Würde man es mit den berühmten Affen aus dem Bild oben halten, könnte man denken

„Ist ja auch schlauer.
Besser nicht fragen, nicht hinschauen und sich stumm stellen.“

„Schade, wenn jemand das Unternehmen verlässt – aber so ist das halt. Die genauen Gründe erfährt man eh nicht und Reisende soll man nicht aufhalten…“ höre ich auch öfters.

Ist das bequem? Ja. Schlau ist es sicher nicht.

Vor allem verschenken Sie eine ungeheuer wertvolle Quelle für wichtiges Feedback.

Feedback ist das Frühstück für Champions

Sind Sie bereit?

Das müssen Sie nämlich sein, wenn Sie wirklich zum Champion werden wollen. Sie brauchen den Mut und die Bereitschaft, wirklich hinzuschauen und hinzuhören, wo es wehtut. Ja, das kann schmerzhaft sein – doch es lohnt sich.

Worauf will ich hinaus?

Es ist natürlich wichtig, die vorhandenen Mitarbeiter zu fragen, was sie gut finden. Doch wenn sich Menschen für das Verlassen des Unternehmens entschieden haben, bietet das die Chance sehr viel zu lernen.

Deswegen sollten Sie unbedingt Austrittsgespräche führen.

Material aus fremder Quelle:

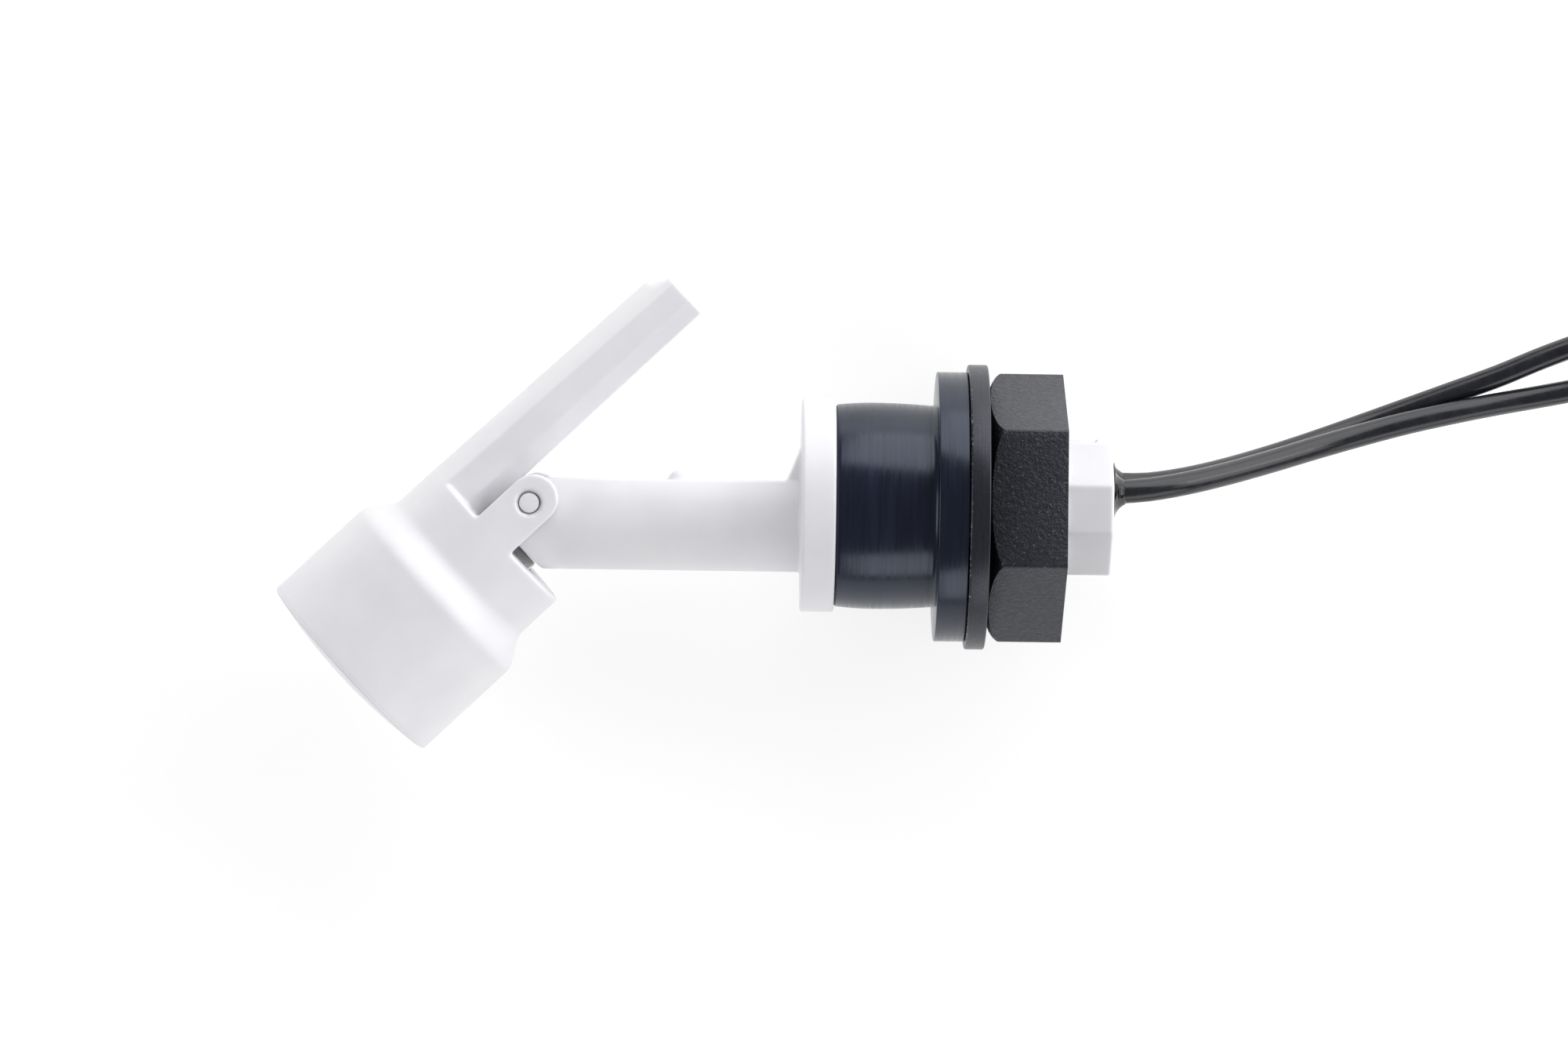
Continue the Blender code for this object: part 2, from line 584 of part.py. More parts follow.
def build_potting():
    start, end = POTTING_X
    r = POTTING_RADIUS
    face = [(end, r), (end + POTTING_BULGE * 0.75, r / 2), (end + POTTING_BULGE, 0)]
    plug = turned("potting_plug", [(start, 0), (start, r), *face], "potting", 40)
    for side, route in (("front", FRONT_ROUTE), ("rear", REAR_ROUTE)):
        y, z = route[0][1:]
        cutter = as_mesh(tube("passage", [(9, y, z), (20, y, z)], LEAD_RADIUS + 0.05, None, 3),
                         f"passage_{side}")
        combine(plug, cutter, "DIFFERENCE")


def coil_outline(floor):
    inner, outer = COIL_RADIUS - COIL_HALF_WIDTH, COIL_RADIUS + COIL_HALF_WIDTH
    ease = 0.8
    top = floor + COIL_HEIGHT
    return [(floor, inner + ease), (floor, outer - ease), (floor + ease, outer), (top - ease, outer),
            (top, outer - ease), (top, inner + ease), (top - ease, inner), (floor + ease, inner)]


def build_leads():
    stand = Matrix(((0, 0, 1), (0, 1, 0), (-1, 0, 0))).inverted().to_4x4()
    for side, route in (("front", FRONT_ROUTE), ("rear", REAR_ROUTE)):
        tube(f"lead_{side}", smooth_route(route, 4.0), LEAD_RADIUS, "lead_insulation")
        floor = COIL_FLOORS[side]
        coil = turned(f"lead_coil_{side}", coil_outline(floor), "lead_insulation", 40)
        coil.data.transform(stand)
        coil.location = Vector((*COIL_CENTRE, 0)) * MM
        angle = math.radians(TAIL_ANGLES[side])
        foot = Vector((*COIL_CENTRE, 0))
        foot += TAIL_TURN_RADIUS * Vector((math.cos(angle), math.sin(angle), 0))
        way = Vector((math.sin(angle), -math.cos(angle), 0))
        high = floor + 3 * LEAD_RADIUS
        low = TABLE_Z + LEAD_RADIUS
        near, far = TAIL_REACH
        places = []
        for i in range(7):
            s = near + (far - near) * i / 6
            t = min(1.0, (s - TAIL_DROP[0]) / TAIL_DROP[1])
            z = high + (low - high) * (0.5 - 0.5 * math.cos(math.pi * t))
            places.append(foot + way * s + Vector((0, 0, z)))
        tube(f"lead_tail_{side}", places, LEAD_RADIUS, "lead_insulation")
        bare = [foot + way * s + Vector((0, 0, low)) for s in BARE_END]
        tube(f"bare_end_{side}", bare, BARE_RADIUS, "tinned_copper")


def build_tie():
    """A flat band round both coils, with its long side under and over them."""
    x, y = COIL_CENTRE[0], COIL_CENTRE[1] - COIL_RADIUS
    low = TABLE_Z
    half = COIL_HALF_WIDTH + TIE_GAP + TIE_THICKNESS
    high = COIL_FLOORS["front"] + COIL_HEIGHT + TIE_GAP + TIE_THICKNESS
    outline = [(y + half, low), (y + half, high), (y - half, high), (y - half, low)]
    t = TIE_THICKNESS
    hole = [(y + half - t, low + t), (y + half - t, high - t), (y - half + t, high - t),
            (y - half + t, low + t)]
    band = along_x("coil_tie", outline, (x - TIE_HALF_WIDTH, x + TIE_HALF_WIDTH), "tie_plastic")
    combine(band, along_x("tie_hole", hole, (x - 3.0, x + 3.0)), "DIFFERENCE")


def main():
    clear_scene()
    pivot = bpy.data.objects.new("float_pivot", None)
    bpy.context.collection.objects.link(pivot)
    pivot.location = Vector((PIVOT_X, 0, 0)) * MM
    pivot.rotation_euler = (0, 0, math.radians(FLOAT_DROOP))
    build_body()
    build_bush()
    build_washer()
    build_nut()
    build_pin()
    build_float(pivot)
    build_reed()
    build_potting()
    build_leads()
    build_tie()


main()
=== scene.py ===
"""Looks of a side-mounting liquid-level float switch, lying on a pale table and seen from above.

Distances are in millimetres until a mesh is made, and in metres from then on. The frame is the CAD's:
+X runs from the float to the leads, +Y is up when the switch is installed, and +Z is up off the table.
"""

import math

import bmesh
import bpy
from mathutils import Matrix, Vector


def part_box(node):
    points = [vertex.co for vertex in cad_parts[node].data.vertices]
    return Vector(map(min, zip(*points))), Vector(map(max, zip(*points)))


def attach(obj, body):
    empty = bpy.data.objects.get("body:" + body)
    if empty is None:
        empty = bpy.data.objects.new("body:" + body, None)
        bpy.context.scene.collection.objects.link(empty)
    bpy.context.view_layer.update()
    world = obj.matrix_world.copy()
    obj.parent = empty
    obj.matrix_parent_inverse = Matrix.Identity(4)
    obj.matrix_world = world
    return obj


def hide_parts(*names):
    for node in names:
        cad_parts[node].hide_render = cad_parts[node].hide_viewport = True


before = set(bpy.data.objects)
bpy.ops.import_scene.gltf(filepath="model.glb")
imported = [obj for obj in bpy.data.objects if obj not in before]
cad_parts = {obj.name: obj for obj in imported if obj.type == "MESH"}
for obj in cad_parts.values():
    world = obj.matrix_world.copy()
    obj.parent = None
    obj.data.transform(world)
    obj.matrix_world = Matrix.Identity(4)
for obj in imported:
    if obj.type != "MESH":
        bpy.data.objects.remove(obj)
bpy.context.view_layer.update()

MM = 0.001
TABLE_Z = min(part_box("thrust_washer")[0][2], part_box("coil_tie")[0][2]) / MM

# Camera: it looks straight down, a touch off the vertical, with the long axis nearly level in view.
SENSOR = 36.0
FOCAL = 139.0
CAMERA_DISTANCE = 638.7
ORIGIN_OFF_CENTRE = (15.92, 1.78)  # the frame's origin, right of and above the view's centre
DOWN_IN_VIEW = (-0.009065, 0.02299)  # lean of the table's downward normal, to the right and up
VIEW_ROLL = -0.8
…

Das Idealbild: Sie führen am Ende der Zusammenarbeit ein sehr ehrliches und offenes Gespräch, versuchen zu ergründen und zu verstehen, was zum Abschied geführt hat und nutzen die Erkenntnisse, ihre Unternehmenskultur, Führung und Personalarbeit zu reflektieren und zu verbessern.

Warum Austrittsgespräche so wertvoll sind

Hat sich jemand für einen beruflichen Weg außerhalb Ihres Unternehmens entschieden, gibt es keinen Grund, Ihnen nach dem Mund zu reden. Die Chance ist groß, dass Sie ein Feedback bekommen, das viel offener, klarer und pointierter ist, als Sie es sonst zu hören bekommen.
So wie es manchmal leichter ist zu formulieren, was man nicht will, ist es auch manchmal ertragreicher zu verstehen, warum jemand sich gegen das Unternehmen entschieden hat. Diese Chancen sollten Sie sich nicht entgehen lassen.
Allerdings liegt die Hürde hoch.

Wertvoll sind Austrittsgespräche nur, wenn Sie ein ehrliches und offenes Gespräch führen. Das wiederum ist gar nicht so einfach. Je nachdem, wie der Trennungsprozess insgesamt gelaufen ist, kann es gut sein, dass die Beziehung zum bisherigen Mitarbeiter nicht ganz unbelastet ist.
Vielleicht ist man dann ganz froh, die letzten Wochen mit Anstand hinter sich gebracht zu haben.
Manchmal sind Chefs persönlich beleidigt, weil jemand geht, auf den sie gebaut hatten. Keine gute Voraussetzung für ein wertvolles Feedbackgespräch.
Und Mitarbeitende sind auch oft erleichtert, wenn die letzten Tage möglichst entspannt ablaufen – ein durchaus schwieriges Gespräch wird gerne vermieden, wenn es nicht sein muss.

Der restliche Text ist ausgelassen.